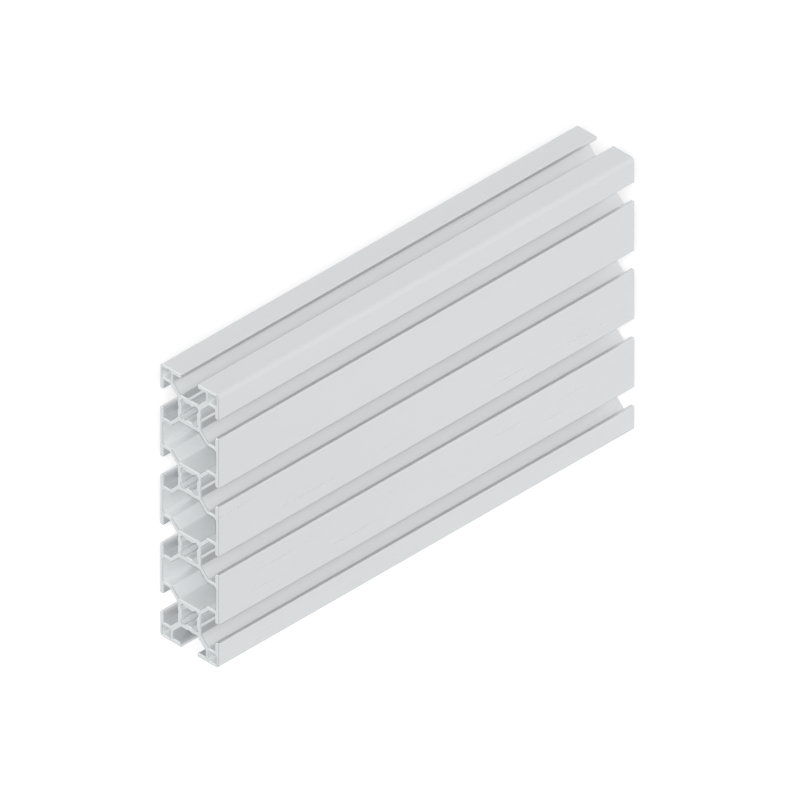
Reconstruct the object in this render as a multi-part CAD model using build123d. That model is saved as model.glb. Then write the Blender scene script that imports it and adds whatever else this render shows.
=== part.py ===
from build123d import *

import os
from math import sqrt

# A length of slotted aluminium profile, extruded in one piece and sawn square.
# X runs along the length, Y across the width and Z up the height. The piece
# stands on a narrow side, and the origin is in the middle of that side.

# Outer sizes, in millimetres
MODULE = 30.0  # side of one square module, and pitch of the slots
MODULES_HIGH = 4  # modules stacked up the height
LENGTH = 212.0  # from one sawn end to the other
CORNER_RADIUS = 1.8  # rounding of the four outer corners

# T-slot: a mouth between two lips, and a wider undercut behind them
MOUTH_WIDTH = 8.2
LIP_THICKNESS = 2.0
LIP_OUTER_RADIUS = 0.45  # on a lip's edge, where the slot opens
LIP_INNER_RADIUS = 0.9  # on its inner edge
UNDERCUT_WIDTH = 16.5
SLOT_DEPTH = 9.0
SLOT_CORNER_RADIUS = 0.4
GROOVE_WIDTH = 1.9  # shallow centring groove along the slot's floor
GROOVE_DEPTH = 0.35

# Walls and webs
WALL = 1.5  # outer walls and shelves around the chambers
CHAMBER_WEB = 1.85  # diagonal web between a slot and a chamber
CORNER_WEB = 2.55  # diagonal web from a core to an outer corner
CHAMBER_CORNER_RADIUS = 1.5
CHAMBER_BEND_RADIUS = 0.6
HOLLOW_OUTER_WALL = 1.25  # around the small hollow in each outer corner
HOLLOW_INNER_WALL = 1.35
HOLLOW_CORNER_RADIUS = 0.5

# Core bore: a round hole that takes a thread, opened by four lobes
BORE_DIAMETER = 7.4
LOBE_MOUTH_WIDTH = 2.8  # where a lobe leaves the round hole
LOBE_END_WIDTH = 1.6
LOBE_REACH = 5.5  # from the bore's axis to the end of a lobe
LOBE_CORNER_RADIUS = 0.3

# Sizes that follow from those above
HEIGHT = MODULE * MODULES_HIGH
HALF = MODULE / 2
CORE_HALF = HALF - SLOT_DEPTH
# A slot's sloping flanks run at 45 degrees, this far beside the module's diagonals
FLANK_OFFSET = CORNER_WEB / sqrt(2)
# and a chamber's webs lie one web's thickness further in
WEB_OFFSET = FLANK_OFFSET - CHAMBER_WEB * sqrt(2)


def slot_outline():
    """Corners of one slot as (along, depth, radius), in the order of the walk."""
    half_floor = CORE_HALF - FLANK_OFFSET
    flank_depth = HALF - UNDERCUT_WIDTH / 2 - FLANK_OFFSET
    second_half = [
        (GROOVE_WIDTH / 2, SLOT_DEPTH, 0),
        (half_floor, SLOT_DEPTH, SLOT_CORNER_RADIUS),
        (UNDERCUT_WIDTH / 2, flank_depth, SLOT_CORNER_RADIUS),
        (UNDERCUT_WIDTH / 2, LIP_THICKNESS, SLOT_CORNER_RADIUS),
        (MOUTH_WIDTH / 2, LIP_THICKNESS, LIP_INNER_RADIUS),
        (MOUTH_WIDTH / 2, 0, LIP_OUTER_RADIUS),
    ]
    first_half = [(-along, depth, radius) for along, depth, radius in reversed(second_half)]
    groove_bottom = [(0, SLOT_DEPTH + GROOVE_DEPTH, 0)]
    return first_half + groove_bottom + second_half


def outer_face():
    """The section without its hollows: its outline is walked anticlockwise, side by side."""
    sides = [
        (Vector(-HALF, 0), Vector(1, 0), 1),
        (Vector(HALF, 0), Vector(0, 1), MODULES_HIGH),
        (Vector(HALF, HEIGHT), Vector(-1, 0), 1),
        (Vector(-HALF, HEIGHT), Vector(0, -1), MODULES_HIGH),
    ]
    points = []
    radii = []
    for corner, direction, slots in sides:
        inward = direction.rotate(Axis.Z, 90)
        points.append(corner)
        radii.append(CORNER_RADIUS)
        for number in range(slots):
            slot_centre = (number + 0.5) * MODULE
            for along, depth, radius in slot_outline():
                points.append(corner + direction * (slot_centre + along) + inward * depth)
                radii.append(radius)
    return make_face(FilletPolyline(*points, radius=radii, close=True))


def rounded_face(outline):
    """A face from its corners as (x, y, radius)."""
    points = [(x, y) for x, y, _ in outline]
    radii = [radius for _, _, radius in outline]
    return make_face(FilletPolyline(*points, radius=radii, close=True))


def lobe_pair():
    """Two opposite lobes in one outline, which narrow from the round hole to their ends."""
    mouth_x = sqrt((BORE_DIAMETER / 2) ** 2 - (LOBE_MOUTH_WIDTH / 2) ** 2)
    upper = [
        (LOBE_REACH, LOBE_END_WIDTH / 2, LOBE_CORNER_RADIUS),
        (mouth_x, LOBE_MOUTH_WIDTH / 2, 0),
        (-mouth_x, LOBE_MOUTH_WIDTH / 2, 0),
        (-LOBE_REACH, LOBE_END_WIDTH / 2, LOBE_CORNER_RADIUS),
    ]
    return rounded_face(upper + [(-x, -y, radius) for x, y, radius in upper])


def core_bore():
    """The bore in a core: a round hole and four diagonal lobes."""
    lobes = lobe_pair()
    return Circle(BORE_DIAMETER / 2) + Rot(0, 0, 45) * lobes + Rot(0, 0, -45) * lobes


def chamber():
    """The hollow between two cores: low at the outer walls, tall between the cores."""
    wall_x = HALF - WALL
    shelf = UNDERCUT_WIDTH / 2 + WALL  # height of the shelf above a slot's centre
    corners = [
        (wall_x, HALF - shelf, CHAMBER_CORNER_RADIUS),
        (shelf + WEB_OFFSET, HALF - shelf, CHAMBER_BEND_RADIUS),
        (CORE_HALF + WEB_OFFSET, HALF - CORE_HALF, CHAMBER_BEND_RADIUS),
    ]
    upper = corners + [(-x, y, radius) for x, y, radius in reversed(corners)]
    return rounded_face(upper + [(-x, -y, radius) for x, y, radius in upper])


def corner_hollow():
    """The small box hollow in the upper right corner of the section."""
    side = HALF - UNDERCUT_WIDTH / 2 - HOLLOW_INNER_WALL - HOLLOW_OUTER_WALL
    inset = HOLLOW_OUTER_WALL + side / 2
    hollow = RectangleRounded(side, side, HOLLOW_CORNER_RADIUS)
    return Pos(HALF - inset, HEIGHT - inset) * hollow


def section():
    """The whole section in the YZ plane, standing on the Y axis."""
    face = outer_face()
    for number in range(MODULES_HIGH):
        face -= Pos(0, (number + 0.5) * MODULE) * core_bore()
    for number in range(1, MODULES_HIGH):
        face -= Pos(0, number * MODULE) * chamber()
    hollow = corner_hollow()
    pair = hollow + mirror(hollow, Plane.YZ)
    middle = Plane.XZ.offset(-HEIGHT / 2)
    return face - pair - mirror(pair, middle)


def slotted_profile():
    """The section carried along the length, half to each side of the origin."""
    return extrude(Plane.YZ * section(), amount=LENGTH / 2, both=True)


os.makedirs("parts", exist_ok=True)
export_step(slotted_profile(), "parts/slotted_profile.step")
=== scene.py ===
# %% [markdown]
# # A length of slotted aluminium profile
#
# The real thing is one piece. A heated billet is pressed through a die, so every millimetre of its
# length has the same section: ten T-slots, four cores with lobed bores, three wide chambers and four
# small corner hollows. Then it is anodised and sawn square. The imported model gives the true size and
# place, and this file gives it the surface that the press, the bath and the saw leave behind.

# %% Load the frame
from math import cos, pi, radians, sin

import bpy
import numpy as np
from mathutils import Matrix, Vector
from mathutils.geometry import tessellate_polygon


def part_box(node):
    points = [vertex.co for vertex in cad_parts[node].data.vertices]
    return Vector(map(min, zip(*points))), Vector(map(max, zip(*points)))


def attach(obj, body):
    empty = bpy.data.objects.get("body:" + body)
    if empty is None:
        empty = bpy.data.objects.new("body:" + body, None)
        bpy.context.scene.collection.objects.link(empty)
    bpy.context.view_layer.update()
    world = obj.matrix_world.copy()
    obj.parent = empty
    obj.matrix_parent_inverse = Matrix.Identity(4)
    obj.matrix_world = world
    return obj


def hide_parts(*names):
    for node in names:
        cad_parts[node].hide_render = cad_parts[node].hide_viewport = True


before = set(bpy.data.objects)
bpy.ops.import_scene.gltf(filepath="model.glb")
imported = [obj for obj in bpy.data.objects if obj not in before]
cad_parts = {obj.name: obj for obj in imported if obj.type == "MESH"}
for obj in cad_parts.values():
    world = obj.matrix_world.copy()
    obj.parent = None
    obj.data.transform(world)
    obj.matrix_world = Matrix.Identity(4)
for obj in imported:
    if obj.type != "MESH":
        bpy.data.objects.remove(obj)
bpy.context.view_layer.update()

# %% [markdown]
# ## Sizes
#
# The profile belongs to a family of 30 mm modules with 8 mm slots. Everything in its section follows
# from a few sizes, the same ones that the die was cut to. They are written here in millimetres,
# because a drawing of such a profile is read that way, and turned into metres as the mesh is built.

# %% Sizes of the section
MM = 0.001

low, high = (Vector(corner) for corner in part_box("slotted_profile"))
LENGTH = (high.x - low.x) / MM
MODULE = (high.y - low.y) / MM
HEIGHT = (high.z - low.z) / MM
MODULES_HIGH = round(HEIGHT / MODULE)
HALF = MODULE / 2

CORNER_RADIUS = 1.8
MOUTH_WIDTH = 8.2
LIP_THICKNESS = 2.0
LIP_OUTER_RADIUS = 0.45
LIP_INNER_RADIUS = 0.9
UNDERCUT_WIDTH = 16.5
SLOT_DEPTH = 9.0
SLOT_CORNER_RADIUS = 0.4
GROOVE_WIDTH = 1.9
GROOVE_DEPTH = 0.35

WALL = 1.5
CHAMBER_WEB = 1.85
CORNER_WEB = 2.55
CHAMBER_CORNER_RADIUS = 1.5
CHAMBER_BEND_RADIUS = 0.6
HOLLOW_OUTER_WALL = 1.25
HOLLOW_INNER_WALL = 1.35
HOLLOW_CORNER_RADIUS = 0.5

BORE_DIAMETER = 7.4
LOBE_MOUTH_WIDTH = 2.8
LOBE_END_WIDTH = 1.6
LOBE_REACH = 5.5
LOBE_CORNER_RADIUS = 0.3

CORE_HALF = HALF - SLOT_DEPTH
FLANK_OFFSET = CORNER_WEB / np.sqrt(2)
WEB_OFFSET = FLANK_OFFSET - CHAMBER_WEB * np.sqrt(2)
print(f"section {MODULE:.0f} by {HEIGHT:.0f} mm, {MODULES_HIGH} modules, length {LENGTH:.0f} mm")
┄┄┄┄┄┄
> **Objective**:
Print exactly the lines above from the one with "return extrude(Plane.YZ *" to the one with "# place, and", including both.

> **Worked answer**:
    return extrude(Plane.YZ * section(), amount=LENGTH / 2, both=True)


os.makedirs("parts", exist_ok=True)
export_step(slotted_profile(), "parts/slotted_profile.step")
=== scene.py ===
# %% [markdown]
# # A length of slotted aluminium profile
#
# The real thing is one piece. A heated billet is pressed through a die, so every millimetre of its
# length has the same section: ten T-slots, four cores with lobed bores, three wide chambers and four
# small corner hollows. Then it is anodised and sawn square. The imported model gives the true size and
# place, and this file gives it the surface that the press, the bath and the saw leave behind.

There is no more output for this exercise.